We have been working for years on software process modeling and enactment. In the GALAXY ANR project, we defined a new metamodel, extended from SPEM, to model and enact model-based collaborative processes [17]. But putting collaboration in action is very hard and human-dependent, so we decided to provide process designers and developers with means to perform collaborative tasks. For that sake, we defined a methodology to represent and apply collaboration patterns.

Work Done.

In this paper, we have proposed an approach to firstly (1) model collaboration patterns in CMSPEM, and secondly (2) apply them at modeling time (by a process designer) or during software development (by chief projects). So far our process patterns are inspired from workflow ones [22] but our proposition may be applied to any kind of patterns. Our proposition has been validated (as a proof of concept) on a simple but realistic case study. A prototype supporting the approach has been also developed.

Discussion and Perspectives.

At short time, our future work will target the supporting tool. First we intend to enrich the set of collaboration patterns available and to organize them through a repository. It is also necessary to improve the tool prototype, to automate the application of collaboration patterns, and to apply our approach to larger collaborative software development processes.

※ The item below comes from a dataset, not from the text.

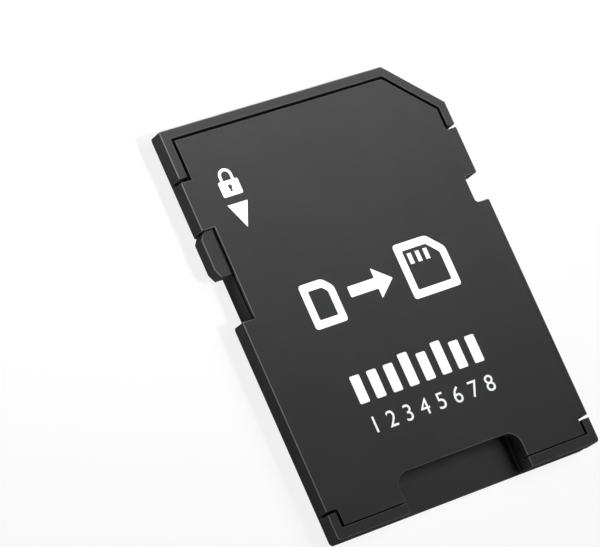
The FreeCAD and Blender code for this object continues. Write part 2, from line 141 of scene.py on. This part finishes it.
def addUpward(tree, place):
    # how far up the face looks: 1 straight up, 0 sideways, -1 straight down
    x, y = place
    geometry = addNode(tree, "ShaderNodeNewGeometry", (x, y))
    axes = addNode(tree, "ShaderNodeSeparateXYZ", (x + 180, y))
    tree.links.new(geometry.outputs["True Normal"], axes.inputs[0])
    return axes.outputs["Z"]


contactSide = -0.3            # a face that looks further down than this is on the contact side


def addOpenness(tree, place, reach, span):
    # 0 in a gap, 1 in the open. reach is how far it feels for other faces, in millimetres, and
    # span is the free share of its surroundings that counts as 0 and as 1. The contact side is
    # always open, because it only has the table close to it.
    x, y = place
    around = addNode(tree, "ShaderNodeAmbientOcclusion", (x, y), samples=8, only_local=False)
    around.inputs["Distance"].default_value = reach * mm
    clear = addRange(tree, (x + 180, y), around.outputs["AO"], 0, 1, *span)
    upward = addUpward(tree, (x - 200, y - 200))
    under = addMath(tree, (x + 180, y - 200), "LESS_THAN", upward, contactSide)
    return addMath(tree, (x + 400, y), "MAXIMUM", clear, under)


def addSeen(tree, place):
    # 1 for what the camera sees, straight or by way of metal and glass
    x, y = place
    path = addNode(tree, "ShaderNodeLightPath", (x, y)).outputs
    seen = addMath(tree, (x + 200, y), "MAXIMUM", path["Is Camera Ray"], path["Is Glossy Ray"])
    return addMath(tree, (x + 380, y), "MAXIMUM", seen, path["Is Transmission Ray"])


# Moulded plastic of the two shells and the slider

shellPlastic = {
    "colour": (0.0385, 0.0385, 0.0389),
    "paleColour": (0.0415, 0.0415, 0.0419),
    "flowSize": 3.5,
    # the next settings paint a highlight along the edges, palest on those that lean towards the front left
    "edgeHighlightColour": (0.220, 0.220, 0.224),
    "edgeRadius": 0.045,
    "edgeTurn": (0.86, 0.995),     # cosine of the turn where an edge gets the full painted highlight, and none
    "chamferHighlight": [(0.40, 0), (0.50, 1), (0.88, 1), (0.96, 0)],    # painted highlight on chamfers, by how far up a face looks
    # painted highlight: the side the light comes from, so edges that lean that way are painted palest
    "highlightSide": (-0.79, 0.61, 0),
    "highlightLean": 0.56,       # an edge leaning this far to that side gets the most painted highlight, away from it the least
    "leastHighlight": 0.20,
    "shelter": 0.60,          # an edge this near to another face gets no painted highlight, and a face this near gets painted shade
    "shelterSpan": (0.68, 0.88),
    # painted shade: gaps and hollow corners are darkened towards this colour
    "gapShadeColour": (0.0040, 0.0040, 0.0041),
    "gapShadeSpan": (0.16, 0.54),
    "roughness": (0.40, 0.47),
    "specular": 0.0,          # matt: no bright table in the walls that face away from the light
    "grainSize": 0.11,
    "grainDepth": 0.0016,
    "sinkSize": 9.0,
    "sinkDepth": 0.0040,
    "bumpStrength": 0.5,
}

# the slider's painted edge highlight is a little dimmer
sliderPlastic = dict(shellPlastic, edgeHighlightColour=(0.180, 0.180, 0.183), roughness=(0.36, 0.44))


def addEdgeMask(tree, place, look):
    # 1 where an edge gets a painted highlight, 0 on a flat face or down in a gap
    x, y = place

    # the chamfers round the label face slope halfway between up and sideways
    chamfer = addNode(tree, "ShaderNodeValToRGB", (x + 540, y))
    tree.links.new(addUpward(tree, (x, y)), chamfer.inputs["Fac"])
    elements = chamfer.color_ramp.elements
    for position, level in look["chamferHighlight"][1:-1]:
        elements.new(position)
    for element, (position, level) in zip(elements, look["chamferHighlight"]):
        element.position = position
        element.color = (level, level, level, 1)

    # sharp edges: the rounded normal leans away from the face's own
    soft = addNode(tree, "ShaderNodeBevel", (x + 180, y - 260), samples=6)
    soft.inputs["Radius"].default_value = look["edgeRadius"] * mm
    geometry = addNode(tree, "ShaderNodeNewGeometry", (x, y - 260))
    turn = addNode(tree, "ShaderNodeVectorMath", (x + 360, y - 260), operation="DOT_PRODUCT")
    tree.links.new(soft.outputs["Normal"], turn.inputs[0])
    tree.links.new(geometry.outputs["True Normal"], turn.inputs[1])
    sharp = addRange(tree, (x + 540, y - 260), turn.outputs["Value"], 1, 0, *look["edgeTurn"])
    edge = addMath(tree, (x + 840, y - 120), "MAXIMUM", chamfer.outputs["Color"], sharp)

    # painted highlight: edges that lean towards the front left, where the light comes from, are
    # painted palest, and those that lean away least
    lean = addNode(tree, "ShaderNodeVectorMath", (x + 540, y - 480), operation="DOT_PRODUCT")
    tree.links.new(soft.outputs["Normal"], lean.inputs[0])
    lean.inputs[1].default_value = look["highlightSide"]
    towardLight = addRange(tree, (x + 840, y - 350), lean.outputs["Value"], look["leastHighlight"], 1,
                      start=-look["highlightLean"], end=look["highlightLean"])
    share = addMath(tree, (x + 1020, y - 120), "MULTIPLY", edge, towardLight)

    # no painted highlight on the edges down in a gap
    free = addOpenness(tree, (x + 540, y - 700), look["shelter"], look["shelterSpan"])
    return addMath(tree, (x + 1200, y - 200), "MULTIPLY", share, free)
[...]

Collaboration is a complex and non-deterministic task which depends on several parameters: availability of human resources, time and budget constraints, etc. Without any guidance for choosing collaboration patterns, the project chief may have big difficulties to do optimal choices. So we are thinking of introducing the notion of collaboration strategy and heuristics for assisting process designer (at modelling time) and project chief (at instantiation and enactment times). The idea is to consider a strategy as a meta-pattern that is a coherent set of collaboration patterns which may be applied in a given context. To represent collaboration strategies, we are working on the definition of a metamodel which is an extension of the one proposed in [4].